Recall the sweetest piece of campaign rhetoric, again from Man-A-Yaad when the dollar was depreciating under the former administration. Audley had an impressive stock routine worthy of any vaudeville of Broadway production: "The dollar slide, then the dollar wine, now 120 is dollar grind," Shaw said to loud cheers from party faithful.
This is the problem with writing down quotes. It doesn’t at all capture Audley’s dramatic pauses, the sliding when he said “slide”, the winin’ when he said “wine”, or the jookin’ and uproarious hilarity when he said “dollar grind”.
Now with all of Audley’s dramatics, he actually was laying out a position regarding the exchange rate according to which stability was at a premium. The promise was to manage the dollar and end its promiscuity and whorishness.
The trouble is that Audley never spoke about the costs of maintaining the dollar in supposed respectability and keeping it off of Back Road. That cost of that shaky 'stability' is what we Jamaicans are unaccustomed to thinking about. In truth, we are allergic to even inquiring into it too deeply, partly because of the Audley-esque demagoguery of so many of our politicians, but also because we have to confront some of our cherished myths.

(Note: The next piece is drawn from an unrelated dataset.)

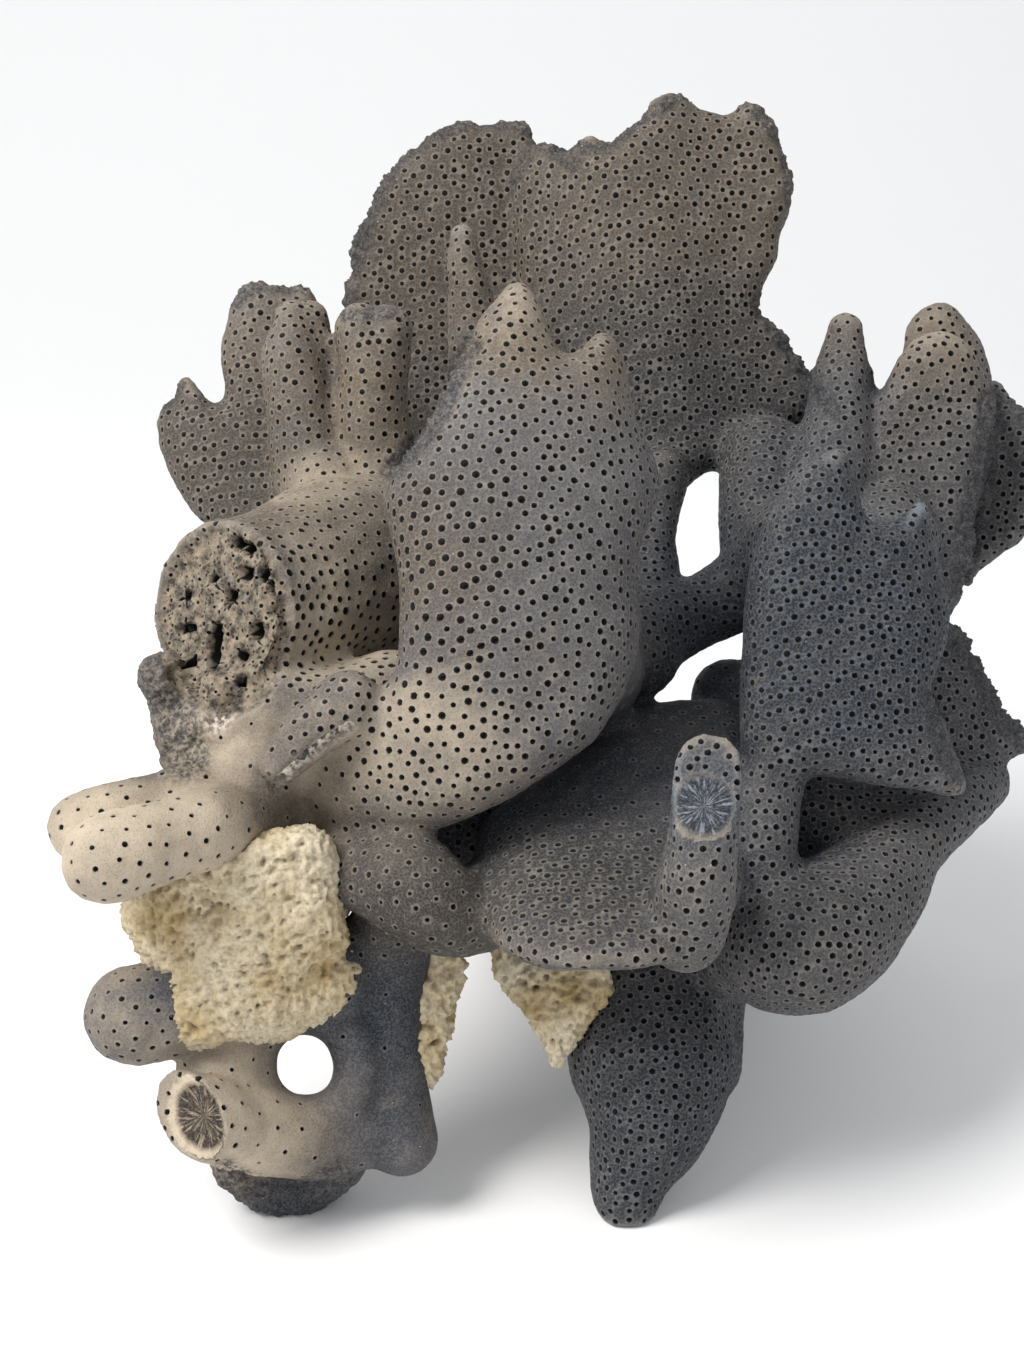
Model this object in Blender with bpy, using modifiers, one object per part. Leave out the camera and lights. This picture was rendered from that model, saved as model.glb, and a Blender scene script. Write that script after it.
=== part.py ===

Of course, the reality after the election was a lot more prosaic. After all the campaigning, Audley signed back on to a flexible exchange rate, just as his predecessor had done. And it is those signed agreements that continue to govern the actions of the Jamaican Government today, but everybody is acting surprised.
The trouble for Dr Clarke is that Audley has so seasoned the ground with his rhetoric that at the first sign of depreciation, even if the evidence suggests that inflation continues to be low, and people go into full-fledged panic.
Now that Dr Clarke holds the reins, one argument is that “de dollah fraid a Nigel”, so that’s why it’s running away. Though humorous, it’s just not true. As strange as it might appear, things are proceeding as planned.
The difficulty for Clarkey is that he must contend with his own faithful who just a few months ago would have heard, absorbed, and accepted Andrew’s and Audley’s ranting and raving about dollar whoredom. That’s one side. On the other side, despite having done the same while in power, the Opposition will affirm that it wants a flexible exchange rate, providing it’s not too flexible.
Here’s the reality. Jamaicans have to make up their minds. We want free capital convertibility, because we don’t want to have to go to any Government board when we want USD to buy. However, we also seem to want a “managed” exchange rate, because if it goes up or down as it should in a flexible system, we panic. But to have a managed rate, we would need tons of reserves we don’t have. So it’s back to the same-old problem that we’re in love with the free lunch.
Anyway, since the IMF was reinvited back, the plan has always been to gradually move away from a managed float and towards a flexible exchange rate that more accurately reflects the ups and downs of the market. As part of that change, we have to expect more volatility than we’ve been accustomed to.
I can’t quite recall where, just recently, I heard a clip of Mr Holness talking with great sense about the madness of using up the country’s reserves on “defending the dollar”. That was a different guy than the one we had heard rattling the cage about devaluation when he was in Opposition himself. But maybe better sense is dawning since he’s phased out Audley.